Nella nostra epoca non riusciamo a concepire bellezza
E' tipico della mentalità della nostra epoca che non riusciamo a concepire bellezza eccetto che in termini di passato, denaro,o del lavoro di qualcuno. Non riusciamo a concepirla come l'apparente e visibile segno di una grazia intima e spirituale, non vediamo le gemme ed i fiori di un albero come carattere o ciclo, processo ordinato o reverenza.
Nella nostra cultura il generale rifiuto dello spirito, la morte dell'anima, nome col quale vogliamo fuggire dalla visione interiore di un mondo oltre, è andato così lontano che anche la materia è stata vista come grossolana, assunta a base, e lontano dall'esaltarla, essa è ora abusata e trattata con disprezzo.
Dai suburbi di Dagenham alle periferie di New York, Napoli o Hannover, un crescente numero di persone adesso vive in un ambiente meno personale e meno interessante di quello realizzato da qualsiasi altra civilizzazione del passato. Un numero crescente di persone ora lavora per organizzazioni che ne negano la colpa, non solo per ciò che loro fanno, ma anche per il tipo o la qualità di ciò che essi fanno, (come disse Ruskin le cosiddette unità di produzione producono ogni cosa eccetto persone).
Bruttura e disordine,si potrebbe dire, sono divenuti uno stile di vita e come scriveva D.H. Lawrence negli anni trenta prima che gli effetti disumanizzanti della filosofia meccanicistica cartesiana raggiungessero il loro apice: "E' come se una malinconia lugubre avesse impregnato ogni cosa".
Anche se la nostra cultura è disordinata e divisa la conoscenza sacra della mente intuitiva o creativa, la risposta all'armonia, ordine, integrità , ritmo, finanche reverenza non è stata completamente estirpata.
Nei momenti eterni e senza tempo noi rispondiamo individualmente alla chiamata del bello, là dove il suo disegno è completo. Qualche volta questi picchi di esperienza, come un paesaggio ghiacciato sotto il sole invernale provvedono in noi ad una immediata percezione della vita come energia vivente. Essi ci danno la capacità di vedere la reale natura delle cose che sono davanti ai nostri occhi, della gente che conosciamo qui ed ora in questo mondo, di tutte le creature e di noi stessi.

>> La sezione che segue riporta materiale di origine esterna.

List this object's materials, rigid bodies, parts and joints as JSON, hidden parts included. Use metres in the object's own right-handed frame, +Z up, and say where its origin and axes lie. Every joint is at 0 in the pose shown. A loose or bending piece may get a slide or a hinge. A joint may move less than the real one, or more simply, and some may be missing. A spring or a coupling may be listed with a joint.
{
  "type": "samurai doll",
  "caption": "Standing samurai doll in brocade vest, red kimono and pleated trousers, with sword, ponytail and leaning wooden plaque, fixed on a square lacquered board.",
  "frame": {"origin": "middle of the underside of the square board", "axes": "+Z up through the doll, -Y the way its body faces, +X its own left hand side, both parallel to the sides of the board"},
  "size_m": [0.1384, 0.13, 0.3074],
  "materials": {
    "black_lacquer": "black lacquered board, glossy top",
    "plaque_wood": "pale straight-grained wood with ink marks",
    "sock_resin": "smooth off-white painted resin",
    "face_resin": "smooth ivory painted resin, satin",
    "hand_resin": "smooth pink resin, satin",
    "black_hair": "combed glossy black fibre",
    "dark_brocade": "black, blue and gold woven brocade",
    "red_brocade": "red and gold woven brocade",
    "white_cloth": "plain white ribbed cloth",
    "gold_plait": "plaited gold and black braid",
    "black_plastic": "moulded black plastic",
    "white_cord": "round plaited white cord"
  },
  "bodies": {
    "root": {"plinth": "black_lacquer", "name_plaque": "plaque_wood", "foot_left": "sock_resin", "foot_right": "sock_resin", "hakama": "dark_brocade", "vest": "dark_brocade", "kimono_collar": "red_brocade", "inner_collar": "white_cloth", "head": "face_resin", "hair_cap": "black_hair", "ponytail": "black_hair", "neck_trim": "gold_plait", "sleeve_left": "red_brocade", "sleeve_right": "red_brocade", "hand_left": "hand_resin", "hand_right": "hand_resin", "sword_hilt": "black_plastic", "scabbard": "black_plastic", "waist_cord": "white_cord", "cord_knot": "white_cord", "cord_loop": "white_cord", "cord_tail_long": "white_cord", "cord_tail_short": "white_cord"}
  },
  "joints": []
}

Attraverso l'ultima e la più ricca delle risorse umane, la fertile solitudine del sé profondo, il nostro cuore risponde all'incontro con il mondo. Esso danza le lenti melodie delle colline, scivola sotto l'arcobaleno, prega il fiore anche lui dotato di sensibilità . Parlando di una campanula, Hopkins dice: Io conosco la bellezza del Signore da essa: una grande e semplice affermazione ma tuttavia priva di significato per coloro che sono sotto l'incantesimo del materialismo.